The directed candid approach sits between the two. The photographer gives a loose prompt, “walk over to grandma and give her a hug,” and then documents what happens naturally rather than posing the result. This works particularly well for capturing family heritage moments with multiple generations in the frame. Children respond to activity-based direction far better than position-based direction.
The best wedding photographers use all three approaches depending on the child, the moment, and the light. Knowing which style fits your wedding vision starts with choosing a photography style that matches your family’s personality before the wedding day.
Key takeaways
Children add the most authentic emotional depth to wedding photography when photographers work with their natural behavior rather than against it.
| Point | Details |
|---|---|
| Schedule portraits early | Child-heavy photos should happen first, before energy drops and patience runs out. |
| Use the subtraction method | Start with the full group assembled, then dismiss people to keep children from waiting idle. |
| Identify each child’s safe person | A trusted adult nearby relaxes children and prevents anxious expressions in portraits. |
| Give children a camera | Child-operated cameras produce unique low-angle perspectives that adult photographers cannot replicate. |
| Match style to the child | Candid and directed candid approaches consistently outperform rigid posed portraits with young children. |
What I’ve learned from photographing kids at weddings
The biggest mistake couples make is treating children’s behavior as a problem to manage. A child who refuses to stand still is not ruining your photos. That child is giving your photographer the raw material for the best image in your album.
I have watched a ring bearer sit down in the middle of the aisle and refuse to move. The couple panicked. The guests laughed. The flower girl sat down next to him in solidarity. That image, two small children sitting cross-legged on the aisle runner while the whole church erupted, became the single most requested print from that entire wedding. No amount of planning produces a moment like that. You can only be ready for it.
What I have found is that relaxed children give the best photos, and relaxed children come from relaxed adults. When parents are anxious about their child performing correctly, children feel it immediately. When parents are told explicitly, “don’t worry, we’ll work with whatever happens,” the whole energy shifts. That shift shows up in every frame.

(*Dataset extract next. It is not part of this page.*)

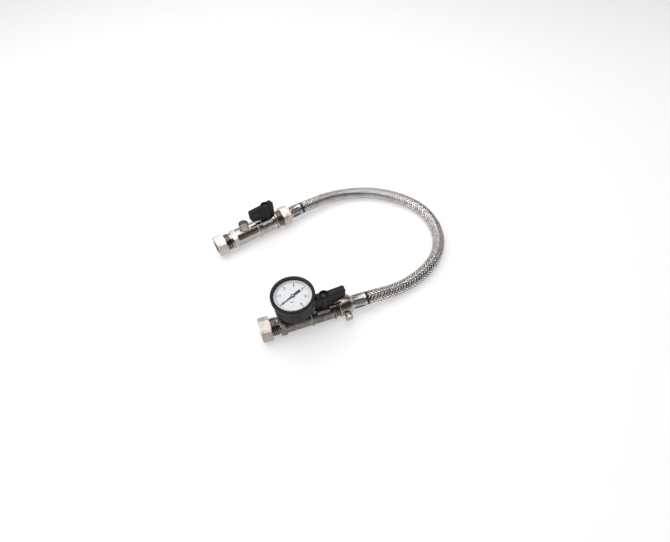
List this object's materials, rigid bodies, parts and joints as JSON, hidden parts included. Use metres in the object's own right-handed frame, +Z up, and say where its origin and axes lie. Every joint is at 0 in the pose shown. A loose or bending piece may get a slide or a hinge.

Patience is not a soft skill in this context. It is the technical requirement. An experienced photographer who genuinely enjoys working with children will wait out a meltdown, pivot to a different family grouping, and come back when the child is ready. Forcing a shot when a child is overwhelmed signals the need for rest, not persistence. The photographers who understand that distinction produce consistently better results with young subjects.
My advice: when you interview photographers, ask them directly how they handle a child who refuses to cooperate. The answer tells you everything about their experience and their temperament. You want someone who laughs and says, “that’s my favorite kind of challenge.” You do not want someone who describes a system for keeping children in line.
— Billy
BGF Photography and authentic family moments at your wedding
Couples who want their wedding photos to tell the full family story, including the chaos, the laughter, and the quiet moments between generations, need a photographer who genuinely works that way every day.

BGF Photography specializes in candid wedding photography and videography in the Buffalo and Rochester, NY areas, with a natural and unobtrusive approach that lets real moments happen without interference. That approach is exactly what child-friendly wedding photography requires. If you have children playing a role in your wedding day, BGF Photography’s hybrid coverage captures both the still images and the moving moments in one cohesive style. Browse wedding packages and FAQs to see how BGF Photography tailors coverage for families, or view real wedding galleries at BGF Photography weddings to see candid family moments in action.
FAQ
What is the role of children in wedding photography?
Children bring spontaneous emotion and authentic reactions that create the most memorable images in a wedding album. Their unscripted behavior adds intimacy and depth that posed adult portraits rarely achieve.
How long should children pose for wedding photos?
Professional photographers recommend no more than 5–10 minutes of posing at a time before giving children a break. Exceeding that window typically produces stiff, unhappy expressions.
What is the subtraction method for group photos with kids?
The subtraction method starts with the full group assembled and then dismisses people one by one. This approach keeps children from waiting idle while adults gather, which reduces the chance of meltdowns.
Can children take their own wedding photos?
Yes, and the results are often remarkable. A child-operated camera at one wedding produced over 70 images that received more than 550,000 views, capturing angles and subjects that adult photographers would never prioritize.
How do I choose a photographer who is good with children?
Ask directly how they handle a child who refuses to cooperate. Photographers with genuine experience working with kids describe patience and flexibility as their default response, not systems for keeping children compliant.